Mary al-Atrash réalise le rêve de sa vie : faire partie des six athlètes palestiniens à participer aux Jeux Olympiques de Rio
Le 4 juillet 2016, la championne de natation palestinienne, Mary al-Atrash, 22 ans, se prépare pour l’entraînement à la piscine de Beit Sahour, près de Bethléem en Cisjordanie (Thomas Coex/AFP)

BEIT SAHOUR, Palestine - Un coup de sifflet retentit dans la piscine et Mary al-Atrash plonge, presque sans faire une éclaboussure. Elle glisse gracieusement sur le bleu vif de la surface, fait un virage et s’élance en sens inverse.

Il est 8h30 du matin et la championne palestinienne de natation de 22 ans s’entraîne avec acharnement, avant les Jeux Olympiques de Rio, auxquels elle fait face aux meilleurs nageurs lors des épreuves du 50 mètres nage libre. Malheureusement, sa préparation en vue de l'événement sportif international tant attendu a été pour le moins chaotique, étant pénalisée par la faiblesse des moyens dont dispose sa ville natale et par les dures réalités de l’occupation israélienne.

Les territoires palestiniens ne disposent pas d’une seule piscine de taille olympique ; elle s’entraîne donc dans la plus grande piscine de Cisjordanie, qui fait seulement 25 mètres de long. Il n'y a pas non plus de plongeoirs, ce qui rend toute formation appropriée particulièrement difficile et la handicape par rapport aux nageurs de nombreux autres pays, qui s’entraînent toute l'année dans des installations parfaitement équipées.

« Pas facile de se former tous les jours dans une piscine semi-olympique et de soudain passer à un bassin de 50 mètres le jour de la compétition », avoue Mary, assise dans son salon lors de son entretien avec Middle East Eye.

« Une piscine de 50 mètres me semble immense », ajoute-t-elle en souriant tristement.

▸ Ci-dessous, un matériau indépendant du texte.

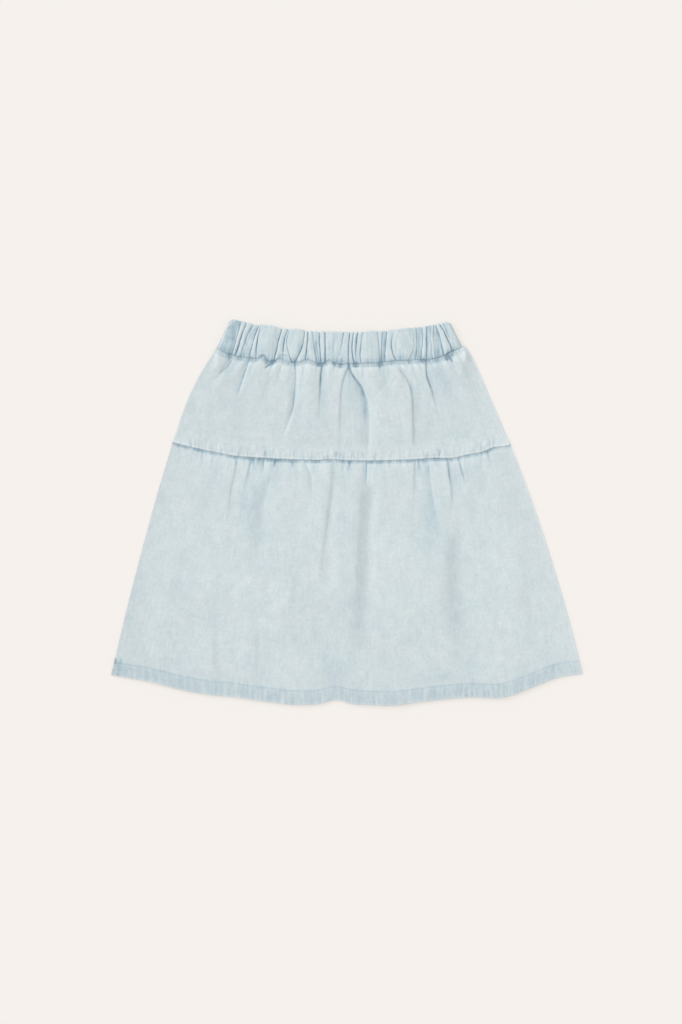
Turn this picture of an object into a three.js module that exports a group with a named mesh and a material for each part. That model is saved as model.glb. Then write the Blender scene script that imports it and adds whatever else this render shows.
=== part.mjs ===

La participation de la Palestine aux Jeux Olympiques d'été est assez récente. Le pays a fait ses débuts aux Jeux d'Atlanta en 1996, avec une équipe composée de deux athlètes. Depuis lors, le nombre de ses représentants n’a cessé de croître, mais la Palestine n'a jamais ramené de médaille. Six athlètes toutes disciplines confondues se rendront à Rio cet été, la plus importante délégation palestinienne à ce jour. Ses sportifs sont plus nombreux à participer, et leurs performances globales s’améliorent, mais athlètes et entraîneurs palestiniens se plaignent d’un manque de financement et d'accès à des installations indispensables pour s’entrainer, ce qui continue d'entraver leurs progrès.

La Palestine n'a pas d'équipe nationale de natation ; Mary s’entraîne donc toute seule, sans guère de contacts avec ses concurrentes et sans les encouragements qu’elle recevrait de coéquipières. Elle a parfois l'occasion de voyager à l'étranger pour participer à des compétitions et des camps d'entraînement – expériences qui ont, comme elle le dit elle-même, contribué à ses bons résultats. Elle s’appuie essentiellement sur son entraîneur de longue date, Musa Nawawra, qui la guide lors de son entraînement physique habituel : deux fois par jour, quatre heures au total, six jours par semaine.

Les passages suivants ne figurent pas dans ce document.